Agility is about discipline, not control…

Surfer I read Jurgen Appelo on The Decline and Fall of Agilists this morning, in which he calls out those who insist on defining agile as a set of static procedures: "According to these agilists, being agile is not about being adaptable and doing whatever it takes to make your project a long-lasting success. These days, agilists simply claim that agile is about following practices X, Y and Z." On the contrary, he says, “Agility is about moving software projects to the area of complexity, right between order and chaos.”

I visualize what he’s talking about as resembling surfing (at the beach, not online): If chaos is the motion of the ocean and order is the rigidity of the land, then agility is the skillset we use to ride the waves at the juncture of these two forces.

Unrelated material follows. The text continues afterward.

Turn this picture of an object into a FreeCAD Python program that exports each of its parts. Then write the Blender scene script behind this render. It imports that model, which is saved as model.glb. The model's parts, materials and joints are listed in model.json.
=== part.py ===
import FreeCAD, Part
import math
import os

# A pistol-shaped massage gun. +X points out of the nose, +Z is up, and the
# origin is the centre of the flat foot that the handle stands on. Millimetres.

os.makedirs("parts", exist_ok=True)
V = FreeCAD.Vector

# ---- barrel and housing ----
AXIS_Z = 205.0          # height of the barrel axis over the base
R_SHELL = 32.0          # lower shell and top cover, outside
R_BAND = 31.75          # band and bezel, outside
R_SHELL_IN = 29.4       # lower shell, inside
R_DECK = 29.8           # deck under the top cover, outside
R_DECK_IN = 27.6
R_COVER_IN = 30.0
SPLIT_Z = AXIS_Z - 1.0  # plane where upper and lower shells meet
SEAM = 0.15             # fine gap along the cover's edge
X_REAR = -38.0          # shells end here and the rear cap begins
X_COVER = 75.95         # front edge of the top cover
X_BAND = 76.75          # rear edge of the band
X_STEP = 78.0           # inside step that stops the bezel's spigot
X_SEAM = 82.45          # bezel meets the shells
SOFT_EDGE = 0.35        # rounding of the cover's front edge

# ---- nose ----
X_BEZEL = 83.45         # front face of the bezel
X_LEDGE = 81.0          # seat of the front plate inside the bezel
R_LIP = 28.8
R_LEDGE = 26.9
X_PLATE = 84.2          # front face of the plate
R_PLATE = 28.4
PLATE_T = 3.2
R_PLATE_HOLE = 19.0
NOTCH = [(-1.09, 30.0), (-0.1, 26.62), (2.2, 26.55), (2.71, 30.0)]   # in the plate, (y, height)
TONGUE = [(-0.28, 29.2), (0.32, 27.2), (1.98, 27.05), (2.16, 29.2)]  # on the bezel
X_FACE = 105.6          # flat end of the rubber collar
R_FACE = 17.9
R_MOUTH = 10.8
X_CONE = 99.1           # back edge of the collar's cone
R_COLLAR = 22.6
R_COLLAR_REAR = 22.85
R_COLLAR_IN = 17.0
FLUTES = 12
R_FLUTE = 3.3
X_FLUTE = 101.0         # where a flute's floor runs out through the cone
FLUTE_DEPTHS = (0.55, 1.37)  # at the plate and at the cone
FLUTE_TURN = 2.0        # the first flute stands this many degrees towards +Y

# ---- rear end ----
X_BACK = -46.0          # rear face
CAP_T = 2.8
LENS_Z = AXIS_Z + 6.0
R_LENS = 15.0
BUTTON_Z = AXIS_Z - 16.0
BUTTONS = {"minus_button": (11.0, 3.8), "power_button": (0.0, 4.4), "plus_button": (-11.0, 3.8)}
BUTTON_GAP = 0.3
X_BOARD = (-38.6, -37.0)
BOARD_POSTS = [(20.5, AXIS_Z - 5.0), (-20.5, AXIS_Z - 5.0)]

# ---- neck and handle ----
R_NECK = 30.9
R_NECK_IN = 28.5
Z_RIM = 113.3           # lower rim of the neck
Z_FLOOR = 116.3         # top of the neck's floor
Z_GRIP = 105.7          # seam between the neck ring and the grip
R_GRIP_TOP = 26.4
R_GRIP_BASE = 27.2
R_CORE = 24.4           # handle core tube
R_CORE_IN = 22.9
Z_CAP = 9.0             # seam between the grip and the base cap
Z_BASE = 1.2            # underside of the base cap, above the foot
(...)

The agile adoption process has no ideal form, Jurgen says, and will look and feel very different for each team that undertakes it, depending on the weather and the waves, so to speak: whether they are starting from a position deep in chaos (like a growing startup) or from an ordered position (like a waterfall team at a large company).

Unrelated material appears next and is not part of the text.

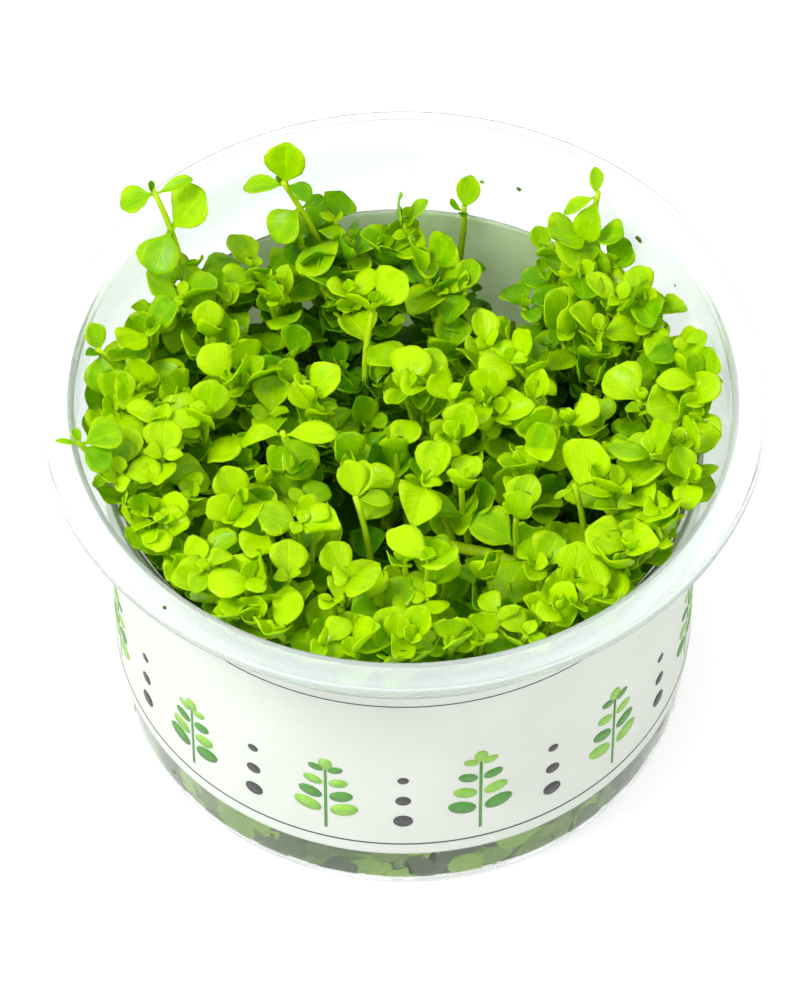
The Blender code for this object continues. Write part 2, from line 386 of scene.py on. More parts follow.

To add to the surfing metaphor, once you’re “up,” being agile has nothing to do with control, but everything to do with discipline: it is all about learning to keep one’s balance and adapt to ever-shifting contexts, exercising strength, flexibility, muscle memory and anticipation to stay on top of the wave and ride it forward—the minute you stiffen up and start to second-guess yourself, that’s when you lose “control” and wipe out.

So why this rather dull tendency among agile proponents to want to exert control, to nail down a definition of what is agile, and what is not? It is almost always the case that our strengths are also our weaknesses, and I wonder if it isn’t also the mathematical mind of the programmer that yearns to establish acceptance tests for what makes a project agile or a person an agilist.